The first Pop Quiz was held around 7pm on Sep 24, 2021. The Quiz consists of ten Multiple Choices Questions which is designed to test your fundamental understanding of the basics of R programming. The Quiz has been automatically graded by the computer and your marks have been published on eLearn. I have some comments on students who got 50% or lower. Please check my comments on eLearn.

This document is to provide you a review of the performance.

Summary Statistics

Here is the original file I downloaded from eLearn. It contains 42 rows and 8 columns, which can be shown by the dim() function as follows^[dim() shows the dimensions of the data frame by row and column.]. It indicates that there are 42 students who have attempted the Quiz.

df <- read.csv("popquiz1.csv")
dim(df)
## [1] 42  8

So what are the eight columns prepared by eLearn? We can use the str() function^[str() shows the structure of the data frame]. Note that the function by default will show the first 4 values of each column.
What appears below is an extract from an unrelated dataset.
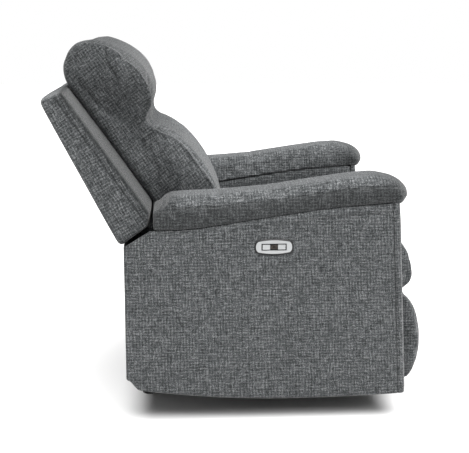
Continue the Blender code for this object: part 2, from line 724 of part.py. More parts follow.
def footrest(body):
    """A plywood board on two steel brackets, with its foam pad."""
    rear = FOOTREST_BOARD_Y
    front = rear - FOOTREST_BOARD
    bracket = [
        (rear + GAP, FOOTREST_LOW + 0.035),
        (BOARD_HEEL[0] + LINK_HALF_WIDTH, BOARD_HEEL[1] - LINK_HALF_WIDTH),
        (BOARD_PIVOT[0] + LINK_HALF_WIDTH, BOARD_PIVOT[1] + LINK_HALF_WIDTH),
        (rear + GAP, FOOTREST_HIGH - 0.035),
    ]
    holes = [bore(BOARD_PIVOT), bore(BOARD_HEEL)]
    pair("footrest_bracket", bracket, NEAR_LAYER_X, NEAR_LAYER_X + STEEL, ZINC_STEEL, body, holes)
    reach = CUSHION_HALF - 0.006
    low = (-reach, front, FOOTREST_LOW + 0.015)
    high = (reach, rear, FOOTREST_HIGH - 0.015)
    block("footrest_board", low, high, PLYWOOD, body)
    face = front - GAP
    middle = (FOOTREST_LOW + FOOTREST_HIGH) / 2 - 0.010
    pad = smooth(
        [
            (face, FOOTREST_HIGH),
            (face - 0.030, FOOTREST_HIGH - 0.006),
            (FOOTREST_FRONT_Y + 0.006, middle + 0.055),
            (FOOTREST_FRONT_Y, middle),
            (FOOTREST_FRONT_Y + 0.006, middle - 0.060),
            (face - 0.036, FOOTREST_LOW + 0.006),
            (face, FOOTREST_LOW),
        ],
        steps=2,
    )
    profile("footrest_pad", pad, -CUSHION_HALF, CUSHION_HALF, FABRIC, body, rounding=0.010)


def lean(degrees):
    """The (y, z) direction that leans this far back from upright."""
    turn = math.radians(degrees)
    return Vector((math.sin(turn), math.cos(turn)))


def back(body):
    """A leaning box of boards behind two cushions, on two steel brackets."""
    rear_up = lean(BACK_LEAN_REAR)
    low_rear, low_front = Vector(BACK_LOW_REAR), Vector(BACK_LOW_FRONT)
    top_rear = low_rear + rear_up * BACK_LENGTH
    inward = Vector((-rear_up.y, rear_up.x))
    top_front = top_rear + inward * BACK_TOP_DEPTH - rear_up * 0.004
    heel = Vector((BACK_LOW_FRONT[0] - 0.005, BACK_LOW_FRONT[1] + 0.037))
    front_length, front_up = (top_front - heel).length, (top_front - heel).normalized()
    side = [low_front, low_rear, top_rear, top_front, heel]
    inner_x = BACK_HALF_WIDTH - BACK_BOARD
    pair("back_side_board", [tuple(p) for p in side], inner_x, BACK_HALF_WIDTH, FABRIC, body, rounding=0.004)
    reach = inner_x - GAP
    under = (low_front - low_rear).normalized()
    cover = [
        low_rear,
        top_rear,
        top_rear + inward * BACK_COVER,
        low_rear + under * BACK_COVER + rear_up * 0.002,
    ]
    profile("back_rear_board", [tuple(p) for p in cover], -reach, reach, FABRIC, body)
    start = low_rear + under * (BACK_COVER + 0.004)
    up = Vector((-under.y, under.x)) * -1
    if up.y < 0:
        up = -up
    low_rail = [start, low_front - under * 0.002, low_front - under * 0.002 + up * 0.020, start + up * 0.020]
    profile("back_bottom_rail", [tuple(p) for p in low_rail], -reach, reach, PLYWOOD, body)
    cap = (top_front - top_rear).normalized()
    cap_start = top_rear + cap * (BACK_COVER + 0.0016)
    front_line = (heel - top_front).normalized()
    inside = Vector((-front_line.y, front_line.x))
    foot = top_front + front_line * ((heel - top_front).length - 0.004)
    over = [
        cap_start,
        top_front,
        foot,
        foot + inside * BACK_COVER,
        top_front + inside * BACK_COVER + front_line * 0.026,
        cap_start - rear_up * 0.020,
    ]
    profile("back_front_board", [tuple(p) for p in over], -reach, reach, FABRIC, body)
    spring_low = start + up * 0.0225 + under * 0.018
    spring_high = cap_start - rear_up * 0.0300 + cap * 0.006
    routes = []
    for index in range(4):
        x = (index - 1.5) * 0.110
        route = []
        for step in range(11):
            spot = spring_low.lerp(spring_high, step / 10)
            route.append((x + (0.022 if step % 2 else -0.022), spot.x, spot.y))
        routes.append(route)
    middle = spring_low.lerp(spring_high, 0.5)
    tie = [(-0.190, middle.x, middle.y), (0.190, middle.x, middle.y)]
    spring_set("back_springs", routes, tie, 0.0018, ZINC_STEEL, body)

    rest = heel + Vector((-0.004, 0.0))
    face = Vector((-front_up.y, front_up.x)) * 0.003
    lumbar_top = heel + front_up * front_length * LUMBAR_SHARE + face
    brow = lumbar_top + Vector((-0.205, 0.006))
    foot = Vector((0.066, SEAT_HIGH - 0.010))
    belly = []
    for share, swell in ((0.85, 0.022), (0.645, 0.045), (0.39, 0.0565), (0.19, 0.053), (0.0575, 0.032)):
        belly.append(tuple(foot.lerp(brow, share) - Vector((swell, 0))))
    lumbar = smooth(
        [
            tuple(lumbar_top),
            tuple(lumbar_top + Vector((-0.060, 0.020))),
            tuple(lumbar_top + Vector((-0.122, 0.050))),
            tuple(lumbar_top + Vector((-0.158, 0.042))),
            tuple(brow),
            *belly,
            tuple(foot),
        ],
        steps=2,
    )
    tuck_z = SEAT_HIGH - 0.018
    lumbar += [(0.215, tuck_z), (0.240, tuck_z + (rest.y - tuck_z) * 0.31), tuple(rest)]
    profile("lumbar_cushion", lumbar, -CUSHION_HALF, CUSHION_HALF, FABRIC, body, rounding=0.010)

    crown = top_rear + Vector((-0.140, 0.160))
    head_low = heel + front_up * front_length * HEAD_SHARE + face
    head_high = top_front + face
    head = smooth(
        [
            tuple(head_high),
            tuple(crown + Vector((0.101, -0.100))),
            tuple(crown + Vector((0.089, -0.055))),
            tuple(crown + Vector((0.050, -0.014))),
            tuple(crown + Vector((0.000, 0.000))),
            tuple(crown + Vector((-0.073, -0.027))),
            tuple(crown + Vector((-0.123, -0.076))),
            tuple(crown + Vector((-0.147, -0.146))),
            tuple(crown + Vector((-0.136, -0.196))),
            tuple(crown + Vector((-0.114, -0.204))),
        ],
        steps=2,
    )
    head += [tuple(head_low)]
    profile("headrest_cushion", head, -HEAD_HALF_WIDTH, HEAD_HALF_WIDTH, FABRIC, body, rounding=0.010)

    lower = [
        low_rear + Vector((-0.002, -0.0035)),
        low_rear + Vector((-0.017, 0.0070)),
        Vector((BACK_PIVOT[0] + 0.022, BACK_PIVOT[1] + 0.024)),
        Vector((BACK_PIVOT[0] + 0.037, BACK_PIVOT[1] + 0.022)),
    ]
    profile("back_lower_board", [tuple(p) for p in lower], -CUSHION_HALF, CUSHION_HALF, FABRIC, body)
    hinge = Vector(BACK_PIVOT)
    half = BACK_BRACKET_WIDTH / 2
    meet_rear = low_rear.lerp(low_front, 0.35) - up * GAP * 2
    meet_front = low_rear.lerp(low_front, 0.93) - up * GAP * 2
    bracket = [meet_rear, meet_front]
    for step in range(7):
        turn = math.pi + math.pi * step / 6
        bracket.append(hinge + Vector((half * math.cos(turn), half * math.sin(turn))))
    near = (NEAR_LAYER_X, NEAR_LAYER_X + STEEL)
    pair("back_bracket", [tuple(p) for p in bracket], *near, ZINC_STEEL, body, [bore(BACK_PIVOT)])


def build():
    rocker_base()
    chassis = pivot("rock_axis", 0.0, ROCK_Y, RAIL_HIGH + GAP + ROCKER_RADIUS)
    rocker_cams(chassis)
    arms(chassis)
    rear_skirt(chassis)
    switch(chassis)
    seat_tracks(chassis)
    axes = {}
    for name, parent, spot in (
        ("seat_slide_axis", "rock", (0.0, 0.300)),
        ("drive_slide_axis", "seat", (0.0, 0.255)),
        ("drive_link_axis", "seat", DRIVE_PIVOT),
        ("idler_link_axis", "seat", IDLER_PIVOT),
        ("reach_link_axis", "drive", KNEE),
        ("control_link_axis", "drive", HEEL),
        ("footrest_axis", "reach", BOARD_PIVOT),
        ("back_recline_axis", "seat", BACK_PIVOT),
    ):
        axes[name] = pivot(name, 0.0, *spot)
        holder = {
            "rock": chassis,
            "seat": axes.get("seat_slide_axis"),
            "drive": axes.get("drive_link_axis"),
            "reach": axes.get("reach_link_axis"),
        }[parent]
        axes[name].parent = holder
        axes[name].matrix_parent_inverse = Matrix.Translation(holder.location).inverted()
    seat_carriage(axes["seat_slide_axis"])
    drive(axes["seat_slide_axis"], axes["drive_slide_axis"])
    linkage(
        axes["drive_link_axis"],
        axes["idler_link_axis"],
        axes["reach_link_axis"],
        axes["control_link_axis"],
        axes["footrest_axis"],
    )
    footrest(axes["footrest_axis"])
    back(axes["back_recline_axis"])


build()
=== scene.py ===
"""Power rocker recliner armchair: its looks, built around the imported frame."""

import math

import bmesh
import bpy
import numpy as np
from mathutils import Matrix, Vector


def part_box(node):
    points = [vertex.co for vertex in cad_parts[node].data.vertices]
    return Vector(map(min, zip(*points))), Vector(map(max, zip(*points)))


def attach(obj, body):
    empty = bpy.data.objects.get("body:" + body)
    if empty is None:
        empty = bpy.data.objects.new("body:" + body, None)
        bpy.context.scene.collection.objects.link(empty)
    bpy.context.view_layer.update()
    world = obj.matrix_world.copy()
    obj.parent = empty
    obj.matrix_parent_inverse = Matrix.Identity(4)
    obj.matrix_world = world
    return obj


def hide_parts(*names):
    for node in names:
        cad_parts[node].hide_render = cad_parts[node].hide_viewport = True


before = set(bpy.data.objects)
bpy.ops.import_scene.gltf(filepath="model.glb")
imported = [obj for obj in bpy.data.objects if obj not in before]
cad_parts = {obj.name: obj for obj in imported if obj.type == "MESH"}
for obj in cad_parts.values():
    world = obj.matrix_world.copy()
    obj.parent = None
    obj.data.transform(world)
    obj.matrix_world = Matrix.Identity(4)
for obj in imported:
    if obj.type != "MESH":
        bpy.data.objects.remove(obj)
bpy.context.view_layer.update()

# The studio: a pale seamless floor that runs out of sight, a large soft box over the front of the
# chair, a fill beside the camera, and a white sky.
scene = bpy.context.scene
scene.view_settings.view_transform = "Standard"

camera_place = Vector((-3.03, 0.1696, 1.0887))
camera_pitch = math.radians(11.74)
camera_yaw = math.radians(3.171)
ahead = Vector(
    (
        math.cos(camera_pitch) * math.cos(camera_yaw),
        -math.cos(camera_pitch) * math.sin(camera_yaw),
        -math.sin(camera_pitch),
    )
)
rightward = Vector((-math.sin(camera_yaw), -math.cos(camera_yaw), 0))
upward = rightward.cross(ahead)
lens = bpy.data.cameras.new("camera")
lens.lens = 76.64
lens.sensor_width = 36.0
camera = bpy.data.objects.new("camera", lens)
camera_turn = Matrix((rightward, upward, -ahead)).transposed().to_4x4()
camera.matrix_world = Matrix.Translation(camera_place) @ camera_turn
scene.collection.objects.link(camera)
scene.camera = camera


def nodes_in(material):
    """Returns a function that adds a node of a kind, with its properties, to the material or group."""
    tree = material.node_tree if isinstance(material, bpy.types.Material) else material

    def add(kind, **settings):
        node = tree.nodes.new(f"ShaderNode{kind}")
        for key, value in settings.items():
            if hasattr(node, key):
                setattr(node, key, value)
            else:
                node.inputs[key.replace("_", " ")].default_value = value
        return node

    return tree, add


def wire(tree, *pairs):
    """Links each output to its input, in pairs."""
    for source, target in pairs:
        tree.links.new(source, target)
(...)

As some are confidential information, I have set the vec.len argument to 0 which will not display any values.

str(df, vec.len = 0)
## 'data.frame':	42 obs. of  8 variables:
##  $ Org.Defined.ID          : int  NULL ...
##  $ Username                : chr   ...
##  $ FirstName               : chr   ...
##  $ Score                   : int  NULL ...
##  $ Out.Of                  : int  NULL ...
##  $ X.                      : chr   ...
##  $ Class.Average           : chr   ...
##  $ Class.Standard.Deviation: chr   ...

Alternatively, you may mask some columns by removing them from the dataframe. Note that you have to use number index of columns if you want to use - to remove columns. You cannot use the name of columns. You may try str(df[, -c("Score")]) and it will not work.

str(df[, -c(1:4, 6)])
## 'data.frame':	42 obs. of  3 variables:
##  $ Out.Of                  : int  10 10 10 10 10 10 10 10 10 10 ...
##  $ Class.Average           : chr  "65.24%" "65.24%" "65.24%" "65.24%" ...
##  $ Class.Standard.Deviation: chr  "17.70%" "17.70%" "17.70%" "17.70%" ...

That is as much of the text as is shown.